Raw data:
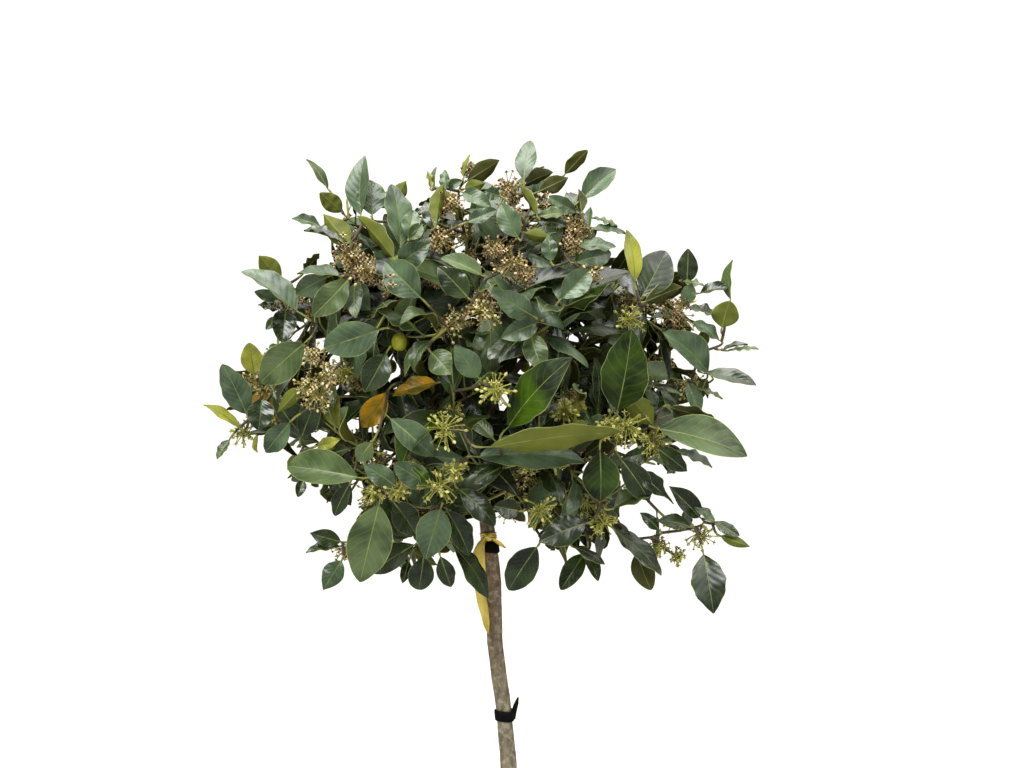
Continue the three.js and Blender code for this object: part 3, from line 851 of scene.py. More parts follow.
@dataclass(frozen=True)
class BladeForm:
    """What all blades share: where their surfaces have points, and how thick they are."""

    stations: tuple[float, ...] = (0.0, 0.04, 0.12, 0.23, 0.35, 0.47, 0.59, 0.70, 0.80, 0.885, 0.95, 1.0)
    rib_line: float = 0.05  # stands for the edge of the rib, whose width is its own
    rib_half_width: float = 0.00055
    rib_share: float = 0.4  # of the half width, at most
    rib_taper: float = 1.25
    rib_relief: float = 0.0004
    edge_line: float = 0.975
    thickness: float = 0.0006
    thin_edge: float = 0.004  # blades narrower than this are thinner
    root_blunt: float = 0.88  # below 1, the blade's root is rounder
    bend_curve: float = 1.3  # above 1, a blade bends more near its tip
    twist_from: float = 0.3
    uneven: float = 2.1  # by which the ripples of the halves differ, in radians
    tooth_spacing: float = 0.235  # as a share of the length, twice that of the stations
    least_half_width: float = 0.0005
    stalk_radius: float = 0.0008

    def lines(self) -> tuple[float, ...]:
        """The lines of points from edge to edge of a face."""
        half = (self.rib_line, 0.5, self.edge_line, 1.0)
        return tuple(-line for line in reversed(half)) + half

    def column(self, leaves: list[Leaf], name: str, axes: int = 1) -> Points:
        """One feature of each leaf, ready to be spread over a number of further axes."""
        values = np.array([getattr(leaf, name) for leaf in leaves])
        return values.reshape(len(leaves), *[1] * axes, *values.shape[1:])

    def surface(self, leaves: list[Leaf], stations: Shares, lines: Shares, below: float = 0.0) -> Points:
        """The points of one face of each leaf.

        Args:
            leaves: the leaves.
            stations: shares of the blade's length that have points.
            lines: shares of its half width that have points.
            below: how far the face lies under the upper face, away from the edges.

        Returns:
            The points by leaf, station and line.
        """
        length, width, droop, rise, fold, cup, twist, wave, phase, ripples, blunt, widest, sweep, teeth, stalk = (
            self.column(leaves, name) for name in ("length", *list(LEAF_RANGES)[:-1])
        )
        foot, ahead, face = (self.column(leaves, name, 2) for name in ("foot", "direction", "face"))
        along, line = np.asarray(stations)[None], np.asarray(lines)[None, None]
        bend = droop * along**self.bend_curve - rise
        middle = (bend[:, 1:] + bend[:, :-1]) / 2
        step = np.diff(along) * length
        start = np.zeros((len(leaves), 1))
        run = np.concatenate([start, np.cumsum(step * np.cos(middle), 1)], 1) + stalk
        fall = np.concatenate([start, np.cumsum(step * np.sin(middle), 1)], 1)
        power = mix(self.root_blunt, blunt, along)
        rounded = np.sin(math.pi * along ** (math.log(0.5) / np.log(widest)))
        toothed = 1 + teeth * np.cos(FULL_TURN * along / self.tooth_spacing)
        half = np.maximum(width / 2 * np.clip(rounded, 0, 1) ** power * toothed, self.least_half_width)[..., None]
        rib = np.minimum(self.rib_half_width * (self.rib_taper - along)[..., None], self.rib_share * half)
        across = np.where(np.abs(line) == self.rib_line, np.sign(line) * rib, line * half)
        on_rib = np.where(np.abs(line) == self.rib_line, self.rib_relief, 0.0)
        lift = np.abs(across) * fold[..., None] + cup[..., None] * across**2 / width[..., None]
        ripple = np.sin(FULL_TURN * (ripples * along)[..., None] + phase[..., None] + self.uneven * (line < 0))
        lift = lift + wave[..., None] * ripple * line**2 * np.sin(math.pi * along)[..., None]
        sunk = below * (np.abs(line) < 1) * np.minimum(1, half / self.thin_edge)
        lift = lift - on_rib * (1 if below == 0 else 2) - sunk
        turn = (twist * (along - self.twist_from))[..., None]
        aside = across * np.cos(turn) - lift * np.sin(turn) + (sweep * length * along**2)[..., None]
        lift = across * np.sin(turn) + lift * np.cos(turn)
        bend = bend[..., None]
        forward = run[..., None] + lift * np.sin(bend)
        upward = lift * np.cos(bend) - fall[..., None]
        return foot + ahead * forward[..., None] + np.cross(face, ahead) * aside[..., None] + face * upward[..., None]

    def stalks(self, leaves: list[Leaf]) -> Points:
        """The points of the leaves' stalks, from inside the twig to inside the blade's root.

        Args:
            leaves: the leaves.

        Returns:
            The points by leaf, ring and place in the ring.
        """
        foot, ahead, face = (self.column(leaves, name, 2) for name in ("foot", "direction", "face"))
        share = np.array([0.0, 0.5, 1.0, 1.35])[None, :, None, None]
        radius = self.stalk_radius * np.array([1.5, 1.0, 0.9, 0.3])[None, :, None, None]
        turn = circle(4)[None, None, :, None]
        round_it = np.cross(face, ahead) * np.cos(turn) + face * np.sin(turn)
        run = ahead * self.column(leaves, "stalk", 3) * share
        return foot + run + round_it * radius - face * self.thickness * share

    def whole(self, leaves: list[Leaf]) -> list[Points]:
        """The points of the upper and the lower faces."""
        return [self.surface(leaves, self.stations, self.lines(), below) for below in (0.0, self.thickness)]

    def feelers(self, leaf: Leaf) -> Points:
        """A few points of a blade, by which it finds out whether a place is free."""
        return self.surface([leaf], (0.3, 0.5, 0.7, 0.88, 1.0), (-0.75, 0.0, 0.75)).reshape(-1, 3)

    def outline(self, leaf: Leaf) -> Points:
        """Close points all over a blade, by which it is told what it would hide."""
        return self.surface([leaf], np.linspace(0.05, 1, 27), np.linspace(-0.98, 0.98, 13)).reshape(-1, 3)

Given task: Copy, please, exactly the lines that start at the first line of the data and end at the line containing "blades share: where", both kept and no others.

Written solution:
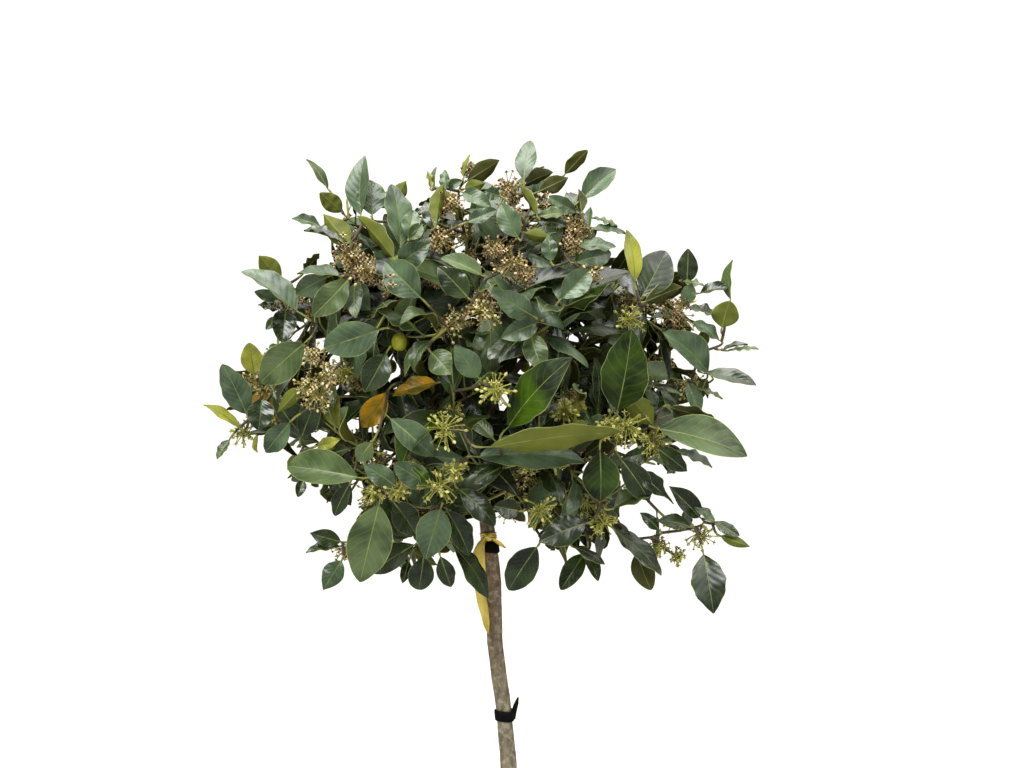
Continue the three.js and Blender code for this object: part 3, from line 851 of scene.py. More parts follow.
@dataclass(frozen=True)
class BladeForm:
    """What all blades share: where their surfaces have points, and how thick they are."""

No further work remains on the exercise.